Another Montana Republican, Rep. Ryan Zinke, who led the federal Interior Department during the Trump administration, also took the opportunity to pound the pro-logging drum, prompted by a tweet in which Rep. Pramila Jayapal (D-Wash.) scolded Republicans.

“Imagine being a Republican climate change denier in Congress ― you show up to work at the Capitol today, see the skies filled with smoke... and you still don’t get that we need bold and immediate action to save our planet?” she wrote Wednesday. “Ridiculous.”

Zinke, who has a long history of downplaying climate science and dismissing the link between climate change and wildfires, denounced Jayapal as a “radical extremist” — one of his favorite labels for environmentalists and anyone who opposes increased logging and thinning of forests.

“Imagine being a radical extremist with a baseless agenda who blocks common sense forest management practices and makes the West live in a shadow of smoke for months out of the year because of it,” Zinke tweeted. “Ridiculous.”

Zinke doubled down on his stance Thursday, tweeting: “I have zero sympathy for D.C. politicians dealing with smoke. If liberals won’t allow us to manage forests, they should deal with the consequences just like we have to in the West.”

Wildfire is complex, and warrants a nuanced discussion. Numerous factors are contributing to increased fire activity in North America and abroad, from climate change-heightened heat waves and drought to forest mismanagement and fire exclusion policies that have left woodlands choked with dangerous amounts of vegetation.

But if this week’s debilitating smoke plumes have highlighted one thing other than the growing risk of fire in a warming world, it’s that Republicans view logging and thinning as the only solution to the problem — and the only thing worth discussing.

“There’s little question that Canada needs to obviously focus on forest management,” Rep. Marc Molinaro (R-N.Y.) told “Fox & Friends” on Thursday morning. “But this isn’t the moment to start lecturing people about the science of climate change.”

No matter how many times Republicans may say it, the truth is that wildfire will never be fixed with chainsaws and logging equipment.
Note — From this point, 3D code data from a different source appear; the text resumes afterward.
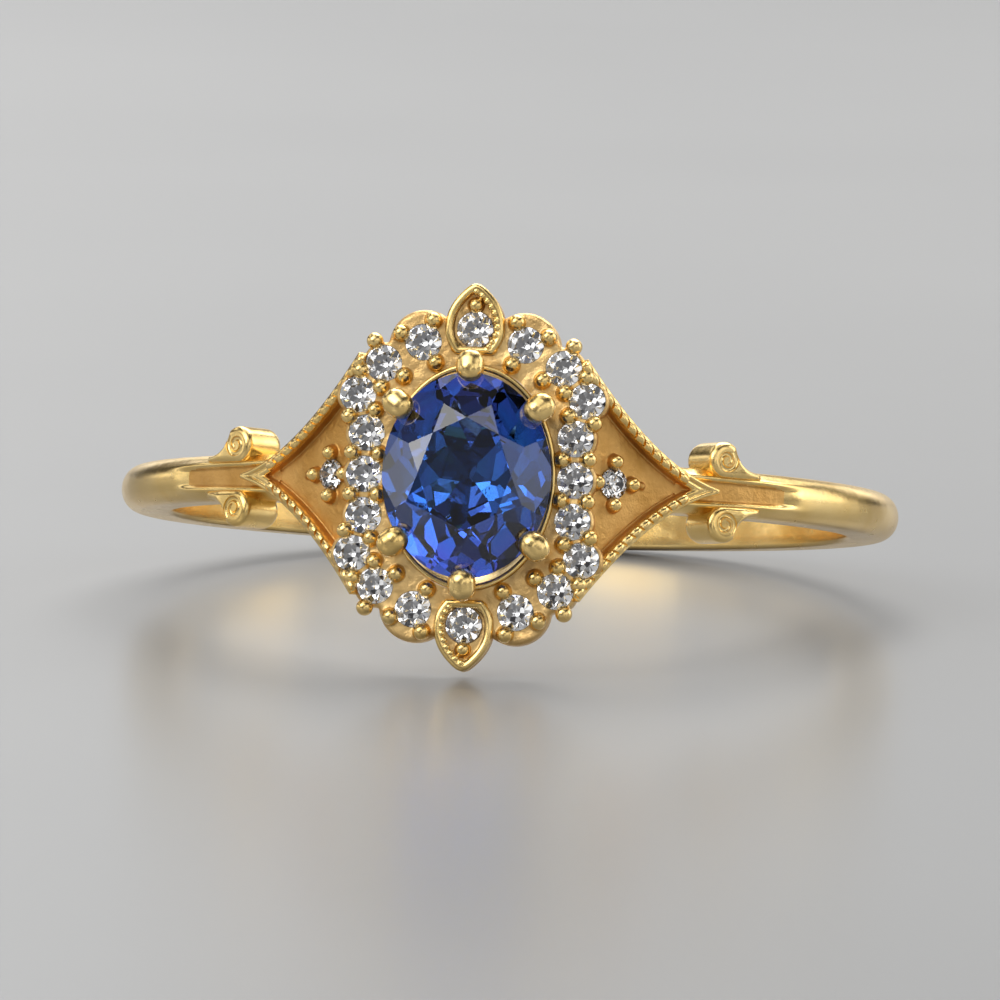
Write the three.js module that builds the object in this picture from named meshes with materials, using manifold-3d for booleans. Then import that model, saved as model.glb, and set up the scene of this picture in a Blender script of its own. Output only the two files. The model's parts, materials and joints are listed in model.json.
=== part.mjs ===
// A yellow gold engagement ring: an oval blue sapphire in six claws, a scalloped halo of round
// diamonds with a pointed petal above and below, kite-shaped shoulders and four scrolls.
//
// Millimetres. The ring is drawn in its own frame: X to the right, Y along the finger, Z out of
// the finger towards the eye. At the end it is laid on a table, +Z up, where it rests on the tip
// of its lower petal and on the back of its band.

import * as THREE from 'three';
import { mergeVertices } from 'three/addons/utils/BufferGeometryUtils.js';
import Module from 'manifold-3d';

const wasm = await Module();
wasm.setup();

// Band
const FINGER_DIAMETER = 17.3;
const BAND_WIDTH = 1.15;
const BAND_THICKNESS = 1.3;
const BAND_SIDE_FLAT = 0.8;
const BAND_INNER_EASE = 0.12;
const CHANNEL_DEPTH = 0.1;
const CHANNEL_WIDTH = 0.5;
const CHANNEL_LENGTH = 2.9;
const BRIDGE_THICKNESS = 0.5;
const SEAT_HALF_WIDTH = 2.3;

// Centre stone
const SAPPHIRE_LENGTH = 5.0;
const SAPPHIRE_WIDTH = 4.12;
const SAPPHIRE_CROWN = 0.58;
const SAPPHIRE_GIRDLE = 0.1;
const SAPPHIRE_PAVILION = 1.85;
const SAPPHIRE_LIFT = 0.65;
const SAPPHIRE_TABLE_SHARE = 0.6;
const SAPPHIRE_BELLY = { share: 0.62, depth: 0.42 };

// Halo
const HALO_RISE = 0.6;
const HALO_OFFSET = 0.517;
const PLATE_THICKNESS = 0.75;
const PLATE_BORDER = 0.09;
const PLATE_BODY_MARGIN = { x: 0.3, y: 0.73 };
const PETAL_POCKET_FLOOR = 0.3;
const MELEE_SPACE = 0.09;
const MELEE_SINK = 0.02;
const LOBE_RADIUS = 0.88;
const LOBE_INSET = 0.975;
const PETAL_STONE_OFFSET = 1.1;

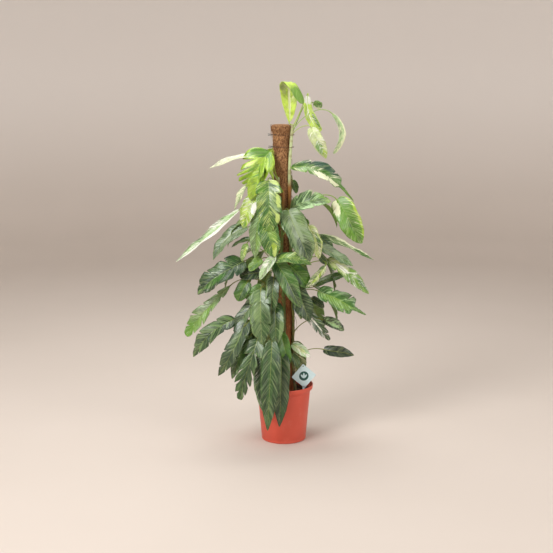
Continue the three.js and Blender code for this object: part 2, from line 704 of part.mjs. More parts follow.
function labelSolid() {
  const half = labelSide / 2;
  const corner = 4;
  const card = new THREE.Shape();
  const corners = [
    [half, half],
    [-half, half],
    [-half, -half],
    [half, -half],
  ];
  corners.forEach(([x, y], i) => {
    const [fromX, fromY] = corners[(i + 3) % 4];
    const [toX, toY] = corners[(i + 1) % 4];
    const before = [x + Math.sign(fromX - x) * corner, y + Math.sign(fromY - y) * corner];
    const after = [x + Math.sign(toX - x) * corner, y + Math.sign(toY - y) * corner];
    if (i === 0) card.moveTo(...before);
    else card.lineTo(...before);
    card.quadraticCurveTo(x, y, ...after);
  });
  card.closePath();
  const hole = new THREE.Path();
  hole.absarc(half - 7, half - 7, 2.6, 0, 2 * Math.PI, true);
  card.holes.push(hole);
  const plate = new THREE.ExtrudeGeometry(card, {
    depth: labelThickness,
    bevelEnabled: false,
    curveSegments: 4,
  });
  plate.translate(0, 0, -labelThickness / 2);
  plate.rotateZ(rad(49));
  plate.translate(1, labelCorner + half * Math.SQRT2 - 1.6, 0);
  plate.rotateX(Math.PI / 2);
  plate.rotateZ(rad(8));
  plate.translate(labelFoot.x, labelFoot.y, 0);
  return solidOf(plate).add(labelStake(0));
}

// The assembly

const finishes = {
  pot: { color: 0xbe4e3d, roughness: 0.55, metalness: 0 },
  soil: { color: 0x2a1b14, roughness: 0.95, metalness: 0 },
  sleeve: { color: 0x92643f, roughness: 0.95, metalness: 0 },
  core: { color: 0xc9a878, roughness: 0.7, metalness: 0 },
  vine: { color: 0x4f7a3a, roughness: 0.42, metalness: 0 },
  wire: { color: 0x2e3a36, roughness: 0.5, metalness: 0 },
  label: { color: 0xdcebe6, roughness: 0.4, metalness: 0 },
};

const plant = new THREE.Group();

function addPiece(name, solid, finish) {
  const mesh = new THREE.Mesh(geometryOf(solid), new THREE.MeshStandardMaterial(finishes[finish]));
  mesh.name = name;
  plant.add(mesh);
}

const leaves = plantLeaves();
addPiece("pot", potSolid(), "pot");
addPiece("soil", soilSolid(), "soil");
addPiece("pole_core", coreSolid(), "core");
addPiece("coir_sleeve", sleeveSolid(), "sleeve");
for (const name of Object.keys(stems)) addPiece(`vine_${name}`, vineSolid(name, leaves), "vine");
addPiece("tie_upper", tieSolid(1250), "wire");
addPiece("tie_lower", tieSolid(1202), "wire");
addPiece("plant_label", labelSolid(), "label");

export default plant;
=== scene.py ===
"""Looks of the potted variegated Epipremnum pinnatum, in metres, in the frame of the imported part."""

import math

import bmesh
import bpy
import numpy as np
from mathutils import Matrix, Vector, noise


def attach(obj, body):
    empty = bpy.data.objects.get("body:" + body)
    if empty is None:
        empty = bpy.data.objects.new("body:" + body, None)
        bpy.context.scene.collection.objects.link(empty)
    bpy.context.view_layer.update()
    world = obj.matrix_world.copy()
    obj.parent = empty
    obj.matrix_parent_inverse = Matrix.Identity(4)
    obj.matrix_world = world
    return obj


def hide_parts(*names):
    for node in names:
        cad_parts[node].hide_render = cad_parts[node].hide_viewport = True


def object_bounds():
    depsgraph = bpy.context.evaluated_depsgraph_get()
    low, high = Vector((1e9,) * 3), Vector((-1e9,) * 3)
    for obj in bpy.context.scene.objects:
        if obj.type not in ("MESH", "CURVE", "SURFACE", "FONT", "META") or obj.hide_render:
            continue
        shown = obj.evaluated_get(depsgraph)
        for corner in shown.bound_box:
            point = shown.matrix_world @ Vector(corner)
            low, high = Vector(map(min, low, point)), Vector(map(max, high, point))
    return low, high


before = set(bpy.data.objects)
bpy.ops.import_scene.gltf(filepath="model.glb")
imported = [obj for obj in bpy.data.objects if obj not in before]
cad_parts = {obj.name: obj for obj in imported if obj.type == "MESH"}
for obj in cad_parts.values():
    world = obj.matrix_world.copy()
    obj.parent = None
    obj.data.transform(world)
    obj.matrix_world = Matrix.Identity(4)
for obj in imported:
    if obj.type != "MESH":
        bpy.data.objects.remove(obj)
cad_low, cad_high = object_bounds()

MM = 0.001

# The part's own dimensions, in millimetres
POT_HEIGHT = 232
RIM_RADIUS = 120
RIM_BAND = 18
BODY_TOP_RADIUS = 109
BASE_RADIUS = 90
POT_WALL = 2.2
POT_FLOOR = 4
DRAIN_HOLES = 8
DRAIN_RADIUS = 5.5
DRAIN_RING = 58
SOIL_LEVEL = 206
SLEEVE_RADIUS = 34
SLEEVE_BOTTOM = 70
SLEEVE_TOP = 1290
CAP_RADIUS = 39
CAP_HEIGHT = 28
CORE_BORE = 13.1
CORE_BORE_TOP = 1240.3
STEM_RADIUS = 7
STALK_RADIUS = 1.9
WIRE_RADIUS = 1.1
LABEL_SIDE = 72
LABEL_THICKNESS = 1.2
CARD_ROUNDING = 4.2
LABEL_FOOT = (80, -52)
LABEL_CORNER = 228
LABEL_MIDDLE = LABEL_CORNER + LABEL_SIDE / 2 * math.sqrt(2) - 1.6
LABEL_TURN = math.radians(8)
VIEWING_POINT = (-30, -4900, 1600)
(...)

“We’ll never thin our way out of this mess,” Matthew Hurteau, a forest ecologist at the University of New Mexico, tweeted late last year. “We need to make an investment in restoring fire to our forests and part of that investment includes fixing a broken system that rewards suppression and penalizes science-informed management.”

Sen. Brian Schatz (D-Hawaii), a leading climate hawk in Congress, sighed loudly when asked about his GOP colleagues refusing to acknowledge the role climate change plays in exacerbating wildfires.

“These are the people who — as wildfires increase as storms and flooding increase as severe weather costs everybody money and makes it difficult to breathe — will stand on an ash heap thirty years from now and still pretend it was something other than climate change,” Schatz told HuffPost.

“So the question is not whether we can cut a deal with these people to do more climate action,” he added, “the question is how do we improve the composition of the Congress so we can ignore these maniacs and meet this planetary emergency with the urgency it requires.”